Dans le cadre d'une réflexion prospective, l'ANDRA a étudié l'impact sur le stock et la composition des déchets de deux scénarios contrastés à échéance 2020-2030, en fonction du choix qui serait fait de poursuivre ou au contraire de cesser le traitement du combustible usé. Si ce traitement des combustibles et matières est interrompu, l'impact sur la quantité de déchets à stocker sera direct et substantiel – à travers notamment le dimensionnement d'une installation comme Cigéo.
Dans l'écosystème de la gestion des déchets nucléaires, le rôle de l'ANDRA apparait essentiel et ses moyens et son indépendance doivent être garantis, vis-à-vis notamment des producteurs de déchets.
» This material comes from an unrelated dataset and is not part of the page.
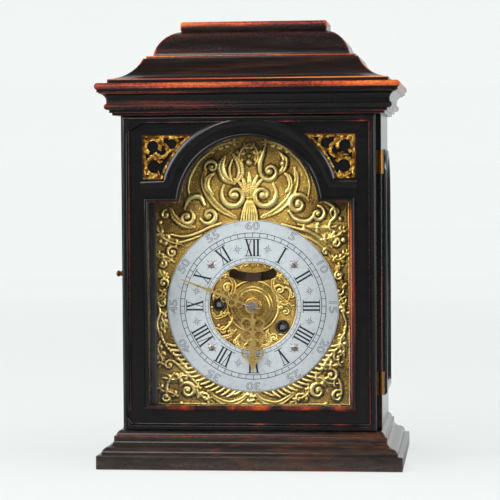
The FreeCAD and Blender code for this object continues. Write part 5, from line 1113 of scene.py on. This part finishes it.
# %% [markdown]
# ## From heights to a closed sheet of metal
# The grid is trimmed to the dial's outline, its border points are slid onto that outline,
# and every point moves forward by its height. Then the border is extruded back to the
# rear face and filled, so that the sheet is a solid that can be seen from behind too. Each
# point keeps two numbers for the finish: how high it stands and how deep it is sunk.

# %% Build the sheet
DIAL_FRONT, DIAL_BACK = -45, -43


def raised_sheet(name, sheet, keep, settle, front=DIAL_FRONT, back=DIAL_BACK):
    mesh = bmesh.new()
    wide, tall = sheet.high[0] - sheet.low[0], sheet.high[1] - sheet.low[1]
    middle = Vector(((sheet.low[0] + sheet.high[0]) / 2, front,
                     (sheet.low[1] + sheet.high[1]) / 2)) * MM
    stand = (Matrix.Translation(middle) @ Matrix.Rotation(math.radians(90), 4, "X")
             @ Matrix.Diagonal((wide / 2 * MM, tall / 2 * MM, 1, 1)))
    bmesh.ops.create_grid(mesh, x_segments=sheet.columns, y_segments=sheet.rows, size=1,
                          matrix=stand)
    relief = mesh.verts.layers.float.new("relief")
    hollow = mesh.verts.layers.float.new("hollow")
    co = np.array([vert.co for vert in mesh.verts]) / MM
    column = np.clip(np.round((co[:, 0] - sheet.low[0]) / wide * sheet.columns), 0,
                     sheet.columns).astype(int)
    row = np.clip(np.round((co[:, 2] - sheet.low[1]) / tall * sheet.rows), 0,
                  sheet.rows).astype(int)
    inside = keep(co[:, 0], co[:, 2])
    rise, sunk = sheet.height[row, column], cavity(sheet.height)[row, column]
    for vert, high, low in zip(mesh.verts, rise, sunk):
        vert[relief] = high
        vert[hollow] = low
    unwanted = [vert for vert, good in zip(mesh.verts, inside) if not good]
    bmesh.ops.delete(mesh, geom=unwanted, context="VERTS")
    lone = [vert for vert in mesh.verts if not vert.link_faces]
    bmesh.ops.delete(mesh, geom=lone, context="VERTS")
    rim = [edge for edge in mesh.edges if edge.is_boundary]
    border = {vert for edge in rim for vert in edge.verts}
    for vert in mesh.verts:
        high = vert[relief]
        if vert in border:
            x, z = settle(vert.co.x / MM, vert.co.z / MM)
            high *= 0.3
            vert.co = Vector((x * MM, (front - high) * MM, z * MM))
        else:
            vert.co.y = (front - high) * MM
    pulled = bmesh.ops.extrude_edge_only(mesh, edges=rim)["geom"]
    rear = [item for item in pulled if isinstance(item, bmesh.types.BMVert)]
    for vert in rear:
        vert.co.y = back * MM
        vert[relief] = vert[hollow] = 0
    fresh = set(rear)
    rear_edges = [item for item in pulled if isinstance(item, bmesh.types.BMEdge)
                  and item.verts[0] in fresh and item.verts[1] in fresh]
    bmesh.ops.triangle_fill(mesh, use_beauty=False, use_dissolve=False, edges=rear_edges,
                            normal=(0, 1, 0))
    return finished(name, mesh, chased, "case", ["dial_plate"], crisp=60)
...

Il faut également mentionner le rôle de l'Autorité de sûreté nucléaire (ASN), de l'Institut de radioprotection et de sûreté nucléaire, expert technique de l'ASN, du Haut Comité pour la transparence et l'information sur la sécurité nucléaire et de certains partenaires comme les commissions locales d'information.
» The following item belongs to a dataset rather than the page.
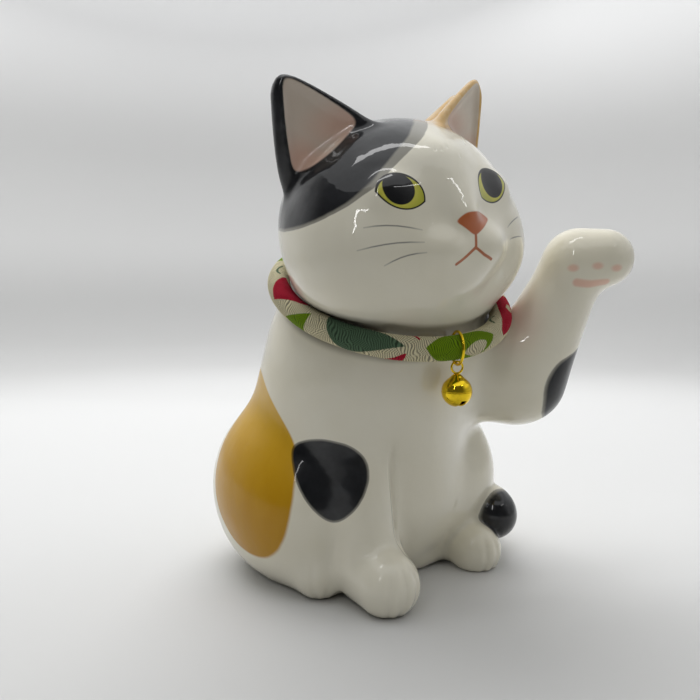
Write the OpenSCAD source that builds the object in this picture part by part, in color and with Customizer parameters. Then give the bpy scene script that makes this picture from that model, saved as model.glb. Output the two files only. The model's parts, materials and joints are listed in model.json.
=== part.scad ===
// Seated beckoning cat in glazed ceramic, with a padded cloth collar and a small jingle bell.
// The cat looks along -Y, its raised foreleg is on the +X side, and it stands on z = 0.

/* [Casting] */
// Wall thickness of the hollow casting
wall = 3.5; // [2.5:0.5:4]
// Diameter of the drain hole in the base
drain_d = 9; // [5:1:12]

/* [Head] */
// Width of the skull
head_w = 69; // [64:1:70]
// Depth of the skull from brow to nape
head_d = 62; // [58:1:64]
// Height of the skull
head_h = 58; // [54:1:60]
// Sideways tilt of the head in degrees, towards the planted foreleg
head_tilt = 7; // [0:1:9]
// Height of the ear tips above the head's centre
ear_h = 39; // [34:1:40]

/* [Raised foreleg] */
// How far the raised paw reaches forward of the head's centre
paw_reach = 29; // [24:1:31]
// Height of the raised paw above the base
paw_z = 99.5; // [96:0.5:102]

/* [Collar] */
// Radius of the collar's centreline
collar_r = 34; // [33.5:0.5:35]
// Diameter of the padded tube
collar_d = 7; // [6:0.5:7.5]
// Forward tilt of the collar in degrees
collar_tilt = 25; // [22:1:27]
// Sideways tilt of the collar in degrees
collar_roll = -5; // [-6:1:-3]

/* [Bell] */
// Outer diameter of the bell
bell_d = 8.5; // [7.5:0.5:9]
// Thickness of the bell's sheet brass
bell_t = 0.4; // [0.3:0.1:0.5]
// Wire diameter of the jump ring
ring_wire = 0.8; // [0.6:0.1:0.9]

/* [Hidden] */
big = 300;

white_glaze = "ivory";
gold = "gold";

head_c = [1.5, -29, 108];
collar_c = [4.5, -21.5, 88.5];
neck_r = 29.5;
collar_gap = 0.6;
drain_at = [6, 8, 0];

ring_slack = 0.65;
ring_gap = 0.13;
ring_r = collar_d / 2 + ring_slack + ring_wire / 2;
ring_drop = ring_slack - ring_gap;
ring_reach = ring_r + ring_wire / 2 + ring_drop;
ring_angle = -89;
ring_sweep = 40;
eye_wire = 0.6;
eye_r = 1.6;
eye_drop = eye_r - (eye_wire + ring_wire) / 2 - ring_gap;
shoulder_h = 0.9;
slot_w = 1.8;
slot_angle = -92;
slot_reach = 55;

// A point given in the collar's own frame, whose Z is the axis that the collar turns about.
function collar_point(p) =
    let (tx = collar_tilt, ty = collar_roll,
         q = [p.x, p.y * cos(tx) - p.z * sin(tx), p.y * sin(tx) + p.z * cos(tx)])
    collar_c + [q.x * cos(ty) + q.z * sin(ty), q.y, -q.x * sin(ty) + q.z * cos(ty)];
// The jump ring hangs on the tube here, so its own centre is a little lower.
ring_hang = collar_point(collar_r * [cos(ring_angle), sin(ring_angle), 0]);
ring_c = ring_hang - [0, 0, ring_drop];
// The loose ring has slewed round from square across the tube.
ring_slew = -18;
ring_heading = ring_slew + atan2(collar_point([-sin(ring_angle), cos(ring_angle), 0]).y - collar_c.y,
                                 collar_point([-sin(ring_angle), cos(ring_angle), 0]).x - collar_c.x);
hang_c = ring_c - [0, 0, ring_r];
eye_c = hang_c - [0, 0, eye_drop];
bell_c = eye_c - [0, 0, eye_r + shoulder_h + bell_d / 2 - 0.1];

// An ellipsoid with centre c and half-sizes r, made smaller all round by inset.
module ball(c, r, inset = 0) {
    translate(c) scale(r - inset * [1, 1, 1]) sphere(1, $fn = inset > 0 ? 14 : 26);
}

// Two spheres and the cone that is tangent to both, made smaller all round by inset.
module limb(a, b, ra, rb, inset = 0) {
    v = b - a;
    length = norm(v);
    lean = (ra - rb) / length;
    side = sqrt(1 - lean * lean);
    r1 = ra - inset;
    r2 = rb - inset;
    translate(a) rotate([0, acos(v.z / length), atan2(v.y, v.x)]) {
        $fn = inset > 0 ? 12 : 20;
        sphere(r1);
        translate([0, 0, length]) sphere(r2);
        translate([0, 0, r1 * lean])
            cylinder(h = length - (r1 - r2) * lean, r1 = r1 * side, r2 = r2 * side);
    }
}

// One ear: a thin leaf with a round rim, hollowed at the front.
module ear(side) {
    corners = [[side * 32.6, -1.5, ear_h], [side * 33.8, 1.5, ear_h - 12],
               [side * 30.5, 3, 11], [side * 9.5, -8, 24]];
    middle = (corners[0] + corners[1] + corners[2] + corners[3]) / 4;
    rim = 2.3;
    difference() {
        hull() for (p = corners) translate(p) sphere(rim, $fn = 12);
        translate([0, -2 * rim, 0]) hull() for (p = corners)
            translate(0.7 * p + 0.3 * middle) sphere(rim * 1.4, $fn = 10);
    }
}

module head(inset = 0) {
    translate(head_c) rotate([0, -head_tilt, 0]) {
        ball([0, 1, 1], [head_w, head_d, head_h] / 2, inset);
        for (side = [-1, 1]) ball([side * 13.5, -4, -8], [22.5, 23, 20], inset);
        ball([0, -8, -11], [20, 21, 17], inset);
        if (inset == 0) {
            for (side = [-1, 1]) {
                ball([side * 5.8, -26, -8], [8.5, 8.7, 6.5]);
                ear(side);
            }
            ball([0, -26, -13.5], [8, 6.6, 6]);
            limb([0, -20, 12], [0, -31.2, 0.6], 8, 3);
        }
    }
}

module torso(inset = 0) {
    limb([3, 0, 30], [1, -12, 70], 38, 30, inset);
    ball([4, 2, 28], [44, 36, 32], inset);
    ball([1, -16, 62], [32, 27, 30], inset);
    limb(collar_point([0, 0, -16]), collar_point([0, 0, 12]), 31, neck_r, inset);
    if (inset == 0) ball([15, -12, 5], [17, 15, 8]);
}

module haunches(inset = 0) {
    ball([31, -2, 27], [21.5, 30, 27], inset);
    ball([-23, -2, 25], [20, 32, 27], inset);
    limb([36, -14, 7], [32, -31, 5.5], 8.5, 8.4, inset);
    limb([-22, -12, 8], [-22, -25, 7.5], 9, 8.5, inset);
}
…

La représentation nationale elle-même s'est investie très tôt sur ces sujets, à travers notamment la loi de 1991, dite « loi Bataille », qui définissait une série d'orientations et d'axes de recherche (séparation-transmutation, entreposage de long terme en subsurface et stockage géologique), et la loi de 2006, dite « loi Birraux », qui a fait du stockage géologique profond et réversible la solution de référence. Le Parlement aura de nouvelles occasions de revenir sur le sujet, dans le cadre du débat sur la transition énergétique – qui inclura un volet « déchets » – ou dans celui d'une loi à venir en 2015, qui aura à préciser les conditions de cette réversibilité.
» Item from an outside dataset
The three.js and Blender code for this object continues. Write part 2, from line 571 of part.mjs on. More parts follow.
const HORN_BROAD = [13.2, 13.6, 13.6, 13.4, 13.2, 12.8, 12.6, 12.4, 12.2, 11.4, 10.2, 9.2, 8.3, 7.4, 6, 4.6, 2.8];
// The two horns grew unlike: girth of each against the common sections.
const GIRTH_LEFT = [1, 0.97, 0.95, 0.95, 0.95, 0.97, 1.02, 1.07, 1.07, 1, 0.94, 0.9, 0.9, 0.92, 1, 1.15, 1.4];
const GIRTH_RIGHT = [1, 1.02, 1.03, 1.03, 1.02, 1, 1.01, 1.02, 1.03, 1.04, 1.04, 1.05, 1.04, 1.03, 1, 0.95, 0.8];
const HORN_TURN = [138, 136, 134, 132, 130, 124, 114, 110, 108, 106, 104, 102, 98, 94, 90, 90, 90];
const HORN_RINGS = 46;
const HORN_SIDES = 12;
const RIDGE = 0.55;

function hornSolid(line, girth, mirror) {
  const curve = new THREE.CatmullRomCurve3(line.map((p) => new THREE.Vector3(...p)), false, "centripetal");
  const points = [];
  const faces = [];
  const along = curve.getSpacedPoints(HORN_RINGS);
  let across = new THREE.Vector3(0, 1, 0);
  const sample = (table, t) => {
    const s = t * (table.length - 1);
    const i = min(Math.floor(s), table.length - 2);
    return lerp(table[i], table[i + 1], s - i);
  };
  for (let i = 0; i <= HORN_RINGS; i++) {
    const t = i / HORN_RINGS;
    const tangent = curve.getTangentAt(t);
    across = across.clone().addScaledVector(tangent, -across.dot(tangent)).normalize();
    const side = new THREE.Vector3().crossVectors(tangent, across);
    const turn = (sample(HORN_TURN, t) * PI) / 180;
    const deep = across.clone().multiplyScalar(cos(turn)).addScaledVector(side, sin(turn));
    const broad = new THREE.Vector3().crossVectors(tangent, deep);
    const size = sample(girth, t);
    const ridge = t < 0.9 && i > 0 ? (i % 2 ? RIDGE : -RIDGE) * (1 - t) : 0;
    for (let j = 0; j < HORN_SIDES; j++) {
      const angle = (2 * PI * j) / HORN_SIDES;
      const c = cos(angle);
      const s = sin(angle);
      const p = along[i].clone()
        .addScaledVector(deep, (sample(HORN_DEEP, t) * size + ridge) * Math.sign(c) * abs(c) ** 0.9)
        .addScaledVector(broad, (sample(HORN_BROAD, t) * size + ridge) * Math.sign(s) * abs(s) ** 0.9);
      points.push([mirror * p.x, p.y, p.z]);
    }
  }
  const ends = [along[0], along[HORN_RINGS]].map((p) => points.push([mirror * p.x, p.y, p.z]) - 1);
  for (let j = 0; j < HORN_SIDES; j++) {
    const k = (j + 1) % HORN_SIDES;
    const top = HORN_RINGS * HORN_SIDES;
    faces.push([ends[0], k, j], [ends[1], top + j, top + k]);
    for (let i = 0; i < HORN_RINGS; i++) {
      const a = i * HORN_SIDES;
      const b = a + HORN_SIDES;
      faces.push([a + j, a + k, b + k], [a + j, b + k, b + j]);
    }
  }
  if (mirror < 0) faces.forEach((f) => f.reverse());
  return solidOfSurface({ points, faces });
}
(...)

Nous nous sommes également posé la question du seuil de libération. La France a fait le choix de n'en introduire aucun, ce qui aboutit à considérer que l'ensemble des déchets radioactifs, quel que soit leur niveau de radioactivité ou de radiotoxicité (à de très rares exceptions près), devaient faire l'objet d'une prise en charge en stockages séparés. Certains pays ont fait d'autres choix, introduisant donc un « seuil de libération » en-deçà duquel des matières très faiblement radioactives étaient autorisées à faire l'objet de traitements et de recyclages dans des filières conventionnelles. Nous estimons opportun de poser la question de l'introduction, en France, d'un seuil de libération conditionnelle, c'est-à-dire d'autoriser le traitement et le recyclage de certains déchets radioactifs – comme des aciers ou des métaux rares issus du démantèlement d'une installation – dans le cadre de cycles fermés, impérativement circonscrits à la seule filière nucléaire. Il y a là une question essentielle, au regard du volume des déchets, de sa croissance attendue et de cette ressource rare qu'est une capacité de stockage disponible.